Incompatibilist Arguments and Compatibilist Rebuttals

  • Wai-sing FOOK (Speaker)

Activity: Talks or PresentationsOther Invited Talks or Presentations


The issue concerning the compatibility between free will and determinism has long been a hotly debated topic in philosophy. The debate matters because free will is believed to be intimately related to moral responsibility. My research aims at providing a rough picture of the landscape of one philosophical position on this debate... incompatibilism. Incompatibilism is the doctrine that suggests free will and moral responsibility are incompatible with determinism. A major part of this thesis is a critical survey of three of the most influential (types of) arguments for incompatibilism; they are the Consequence Argument, the Transfer of Non- responsibility Argument, and the Manipulation Argument.
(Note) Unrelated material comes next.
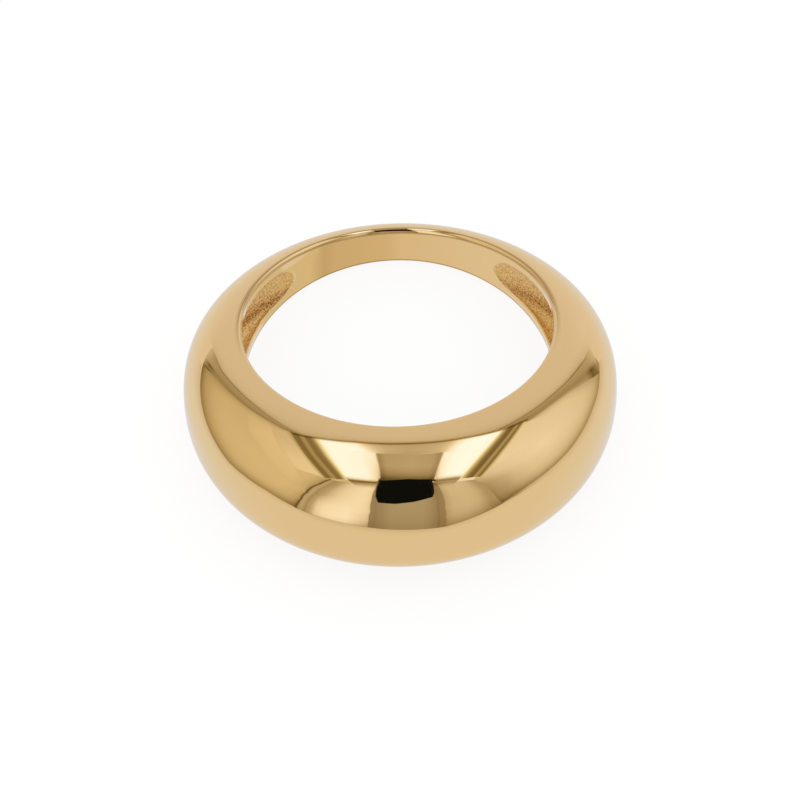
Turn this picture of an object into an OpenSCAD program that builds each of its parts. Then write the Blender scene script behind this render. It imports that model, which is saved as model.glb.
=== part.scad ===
// A cast dome ring, lying on its side.
// The front is a tall rounded dome that sinks and narrows into a slim shank at the back.
// The dome is scooped out from inside the finger hole, so that the metal stays a thin wall.

/* [Finger hole] */
// Diameter of the finger hole, whose inside then measures 54 mm round
bore_d = 17.19; // [14:0.01:23]

/* [Dome] */
// Width of the band along the finger, at the peak of the dome
dome_w = 6.6; // [5:0.1:10]
// Thickness of the metal's outline from the finger hole to the peak of the dome
dome_t = 6; // [4:0.1:8]
// Fullness of the dome's section, where 2 is an ellipse and more is squarer
dome_fullness = 3; // [2:0.1:4]

/* [Sides] */
// Width of the band along the finger, a quarter turn from the peak
side_w = 4.9; // [3.6:0.1:7]
// Thickness of the band, a quarter turn from the peak
side_t = 3.05; // [2.2:0.05:4.5]

/* [Shank] */
// Width of the band along the finger, at the back
shank_w = 2.4; // [1.8:0.1:5]
// Thickness of the band at the back
shank_t = 1.4; // [1.3:0.05:3]
// Fullness of the shank's section, where 2 is an ellipse
shank_fullness = 1.8; // [1.6:0.1:3]

/* [Edges] */
// Radius of the rounded edge at each mouth of the finger hole
edge_r = 0.22; // [0.1:0.02:0.4]

/* [Hollow] */
// Thickness of the metal left over the hollow
wall_t = 1; // [0.6:0.05:1.2]
// Width of the solid rim left between the hollow and each mouth
rim_w = 0.65; // [0.5:0.05:0.8]
// Angle from the peak of the dome to where the hollow has run out
hollow_angle = 140; // [100:0.5:150]
// Length over which the hollow deepens from each end, measured round the finger
hollow_ramp = 6; // [3:0.5:10]

/* [Hidden] */

// Radius of the finger hole
bore_r = bore_d / 2;
// Angle from the peak to the two points of the lower edge that carry the ring as it lies
rest_angle = 58;
// Length of the cutter that opens the finger hole, well past both mouths
bore_cut = 2 * max(dome_w, side_w, shank_w);

// Sections round the band, steps of a half section, of a rounded edge and of the hollow's floor
sections = 84;
half_steps = 11;
edge_steps = 3;
floor_steps = 14;

// A size that runs smoothly through its values at the front, the side and the back
function around(front, side, back, a) =
    front * (cos(a) * cos(a) + cos(a)) / 2
    + side * sin(a) * sin(a)
    + back * (cos(a) * cos(a) - cos(a)) / 2;

// Width, thickness and fullness of the band at an angle from the peak
function band_w(a) = around(dome_w, side_w, shank_w, a);
function band_t(a) = around(dome_t, side_t, shank_t, a);
function fullness(a) = shank_fullness + (dome_fullness - shank_fullness) * (1 + cos(a)) / 2;

// The share of a half width or thickness that a full, rounded section reaches
function full_sin(u, m) = sign(sin(u)) * pow(abs(sin(u)), 2 / m);
function full_cos(u, m) = pow(max(cos(u), 0), 2 / m);

// A point of the ring from its distance to the axis, its height and its angle from the peak
function ring_point(rho, z, a) = [rho * sin(a), -rho * cos(a), z];

// Outside of the band's section, from the upper mouth over the widest line to the lower mouth
function outside(a) =
    let (
        h = band_w(a) / 2,
        t = band_t(a) - edge_r,
        m = fullness(a),
        turn = 90 / edge_steps,
        edge = [for (i = [1:edge_steps - 1])
            [bore_r + edge_r * (1 - cos(i * turn)), h - edge_r * (1 - sin(i * turn))]],
        skin = [for (i = [-half_steps:half_steps])
            [bore_r + edge_r + t * full_cos(i * 90 / half_steps, m),
             -h * full_sin(i * 90 / half_steps, m)]],
        last = edge_steps - 2
    )
    concat(edge, skin, [for (i = [last:-1:0]) [edge[i][0], -edge[i][1]]]);

// Depth of the hollow at an angle, as a share of its full depth there
function hollow_share(a) =
    let (run = (hollow_angle - min(a, 360 - a)) * PI / 180 * bore_r)
    sin(90 * max(0, min(1, run / hollow_ramp)));

// Inside of the band's section, from the lower lip over the hollow's floor to the upper lip.
// The lips stand a little inside the finger hole, which then cuts the inner wall true.
function inside(a) =
    let (
        h = band_w(a) / 2 - rim_w,
        lip_r = bore_r - (rim_w - edge_r) * tan(45 / edge_steps),
        d = (band_t(a) - wall_t + bore_r - lip_r) * hollow_share(a),
        m = fullness(a)
    )
    [for (i = [0:floor_steps])
        [lip_r + d * full_cos(i * 180 / floor_steps - 90, m),
         h * full_sin(i * 180 / floor_steps - 90, m)]];

// The band's sections as points in space
band_angles = [for (i = [0:sections - 1]) i * 360 / sections];
band_rings = [for (a = band_angles)
    [for (p = concat(outside(a), inside(a))) ring_point(p[0], p[1], a)]];
band_points = [for (r = band_rings) for (p = r) p];

// The lean that brings the narrow shank down to the surface beside the wide dome
rest_cos = cos(rest_angle);
rest_slope = (dome_w * (2 * rest_cos + 1) + shank_w * (2 * rest_cos - 1)) / 2 - 2 * rest_cos * side_w;
lean = atan(rest_slope / 2 / (bore_r + edge_r));
leaned_y = [for (p = band_points) p[1] * cos(lean) + p[2] * sin(lean)];
leaned_z = [for (p = band_points) p[2] * cos(lean) - p[1] * sin(lean)];

// Where the middle of the finger hole ends up, with the ring centred over the origin
centre_y = -(max(leaned_y) + min(leaned_y)) / 2;
centre_z = -min(leaned_z);

// The scooped band, closed round the finger, with two triangles between neighbouring points
module band() {
    n = len(band_rings[0]);
    polyhedron(
        points = band_points,
        faces = [for (i = [0:sections - 1]) for (j = [0:n - 1])
            let (
                k = (i + 1) % sections,
                jn = (j + 1) % n,
                near = [i * n + j, i * n + jn],
                far = [k * n + j, k * n + jn]
            )
            each [[near[0], far[0], far[1]], [near[0], far[1], near[1]]]],
        convexity = 6
    );
}

module finger_hole() {
    cylinder(d = bore_d, h = bore_cut, center = true, $fn = 180);
}

module ring() {
    color("goldenrod")
        translate([0, centre_y, centre_z])
            rotate([-lean, 0, 0])
                difference() {
                    band();
                    finger_hole();
                }
}

ring();
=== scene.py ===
# %% [markdown]
# # A polished dome ring
# The real ring is one casting: a tall rounded dome that sinks and narrows into a slim shank,
# scooped out from inside the finger hole so that it stays light to wear. The outside and the
# rims of the hole are polished like a mirror, and the scoop keeps the grain of the mould.
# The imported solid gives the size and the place, and everything here is built onto it in metres.

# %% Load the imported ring
import math
import bpy
import numpy as np
from mathutils import Matrix, Vector


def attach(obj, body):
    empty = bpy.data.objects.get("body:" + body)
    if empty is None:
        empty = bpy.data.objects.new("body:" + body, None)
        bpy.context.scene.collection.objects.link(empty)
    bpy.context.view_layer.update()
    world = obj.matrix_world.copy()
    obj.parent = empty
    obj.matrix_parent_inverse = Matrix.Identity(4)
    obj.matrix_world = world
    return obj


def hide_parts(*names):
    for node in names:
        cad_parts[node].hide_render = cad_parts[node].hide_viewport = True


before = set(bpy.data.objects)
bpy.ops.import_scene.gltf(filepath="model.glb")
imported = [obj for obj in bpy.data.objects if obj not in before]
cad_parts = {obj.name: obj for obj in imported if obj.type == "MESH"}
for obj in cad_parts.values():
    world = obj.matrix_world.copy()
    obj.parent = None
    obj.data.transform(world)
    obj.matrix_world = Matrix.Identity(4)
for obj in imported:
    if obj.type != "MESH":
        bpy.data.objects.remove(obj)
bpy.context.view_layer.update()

# %% [markdown]
# ## The camera
# A mirror shows a different room from every place, so the camera comes before the finish.
# It looks down at the dome from the front, 51 degrees above the table, through a very long
# lens, which is how small jewellery is photographed so that near and far sides keep their size.

# %% Place the camera
MM = 0.001
VIEW_FROM = Vector((-5.69, -252.226, 311.003)) * MM
VIEW_ALONG = Vector((0.01419, 0.63158, -0.77518))
VIEW_UP = Vector((0.04079, 0.77425, 0.63156))

bpy.ops.object.select_all(action="DESELECT")
bpy.ops.object.camera_add()
camera = bpy.context.object
camera.name = "camera"
side = VIEW_ALONG.cross(VIEW_UP).normalized()
turned = Matrix((side, VIEW_UP, -VIEW_ALONG)).transposed().to_4x4()
camera.matrix_world = Matrix.Translation(VIEW_FROM) @ turned
camera.data.lens = 326.6
camera.data.sensor_width = 36
camera.data.clip_start = 0.01
camera.data.clip_end = 20
bpy.context.scene.camera = camera
print("camera to ring, mm:", round(VIEW_FROM.length / MM))

# %% [markdown]
# ## The ring's sizes
# The same sizes as the solid's, in millimetres. Three stations carry the whole form: the peak of
# the dome, the sides a quarter turn away, and the back of the shank. What lies between them is
# read from one smooth rule, as a jeweller files a wax until no station can be felt. The edge round
# each mouth of the finger hole is finer than the solid's behind the dome: it reaches a little less
# far out by the sides, a little farther at the back, and less deep down in both places.

# %% Name the sizes
BORE_R = 8.595
DOME = {"width": 6.6, "thick": 6.0, "full": 3.0}
SIDE = {"width": 4.9, "thick": 3.05}
SHANK = {"width": 2.4, "thick": 1.4, "full": 1.8}
EDGE_R = 0.22
EDGE_LOWER = 0.06
EDGE_WIDER = 0.03
EDGE_NARROWER = 0.11
CREASE = math.radians(28)
CREASE_FULLER = 0.45
CREASE_START = 0.48
CREASE_GROWS = 0.25
RIM_W = 0.65
WALL_T = 1.0
HOLLOW_END = math.radians(140)
HOLLOW_RAMP = 6.0
LEAN = math.radians(5.43072)
MIDDLE = np.array([0, 2.31269, 2.49474])


def around(size, a):
    """A size at an angle from the peak, running smoothly through its values at the three stations."""
    c = np.cos(a)
    return DOME[size] * (c * c + c) / 2 + SIDE[size] * np.sin(a) ** 2 + SHANK[size] * (c * c - c) / 2


def fullness(a):
    """How squared-off the section is, where 2 is an ellipse."""
    return SHANK["full"] + (DOME["full"] - SHANK["full"]) * (1 + np.cos(a)) / 2


for name, a in (("peak", 0), ("side", math.pi / 2), ("back", math.pi)):
    print(name, "width", round(around("width", a), 2), "thickness", round(around("thick", a), 2))

# %% [markdown]
# ## The section of the band
# Cut across, the band is a dome over a flat foot: the flat is the wall of the finger hole, with a
# small rounded edge at each mouth, and the dome is a squared-off half ellipse. The points are
# spaced by their angle from the section's middle, so that they lie evenly on the polished curve.
# Behind the dome the half ellipse stops a little short of the edge, which leaves a faint crease
# there, as on metal that was polished from two sides. A bevel would give every section the same
# crease, so the section's own rule draws it. Fine brown lines of painted shade run beside it, to
# darken the thin lines that the crease mirrors.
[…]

Compatibilist rebuttals that have been proposed for dealing satisfactorily with these incompatibilist arguments are thoroughly examined. After sufficiently outlining the core rationale behind these incompatibilist arguments and the rebuttals to them, I argue that the Consequence Argument is the most tenable argument that incompatibilists should rely on since it illuminates the incompatibilist intuitions best, and that the genuine debate always hangs on the relation between determinism and alternate possibilities since the shortcut a generation of Frankfurt-influenced compatibilists attempt to make actually never exists. In the end, I switch to briefly discuss the Significance Question (i.e. Why do we, or should we, desire to have a kind of freedom that is incompatible with determinism?). I explain why the Significance Question in the free will debate is not just a factual or conceptual issue, but a value issue as well, and how the bottom-line disagreements between compatibilists and incompatibilists reflect differences about value, about what is or is not important. In light of this, I conclude that faithful compatibilists are seldom persuaded to climb over the fence to incompatibilism.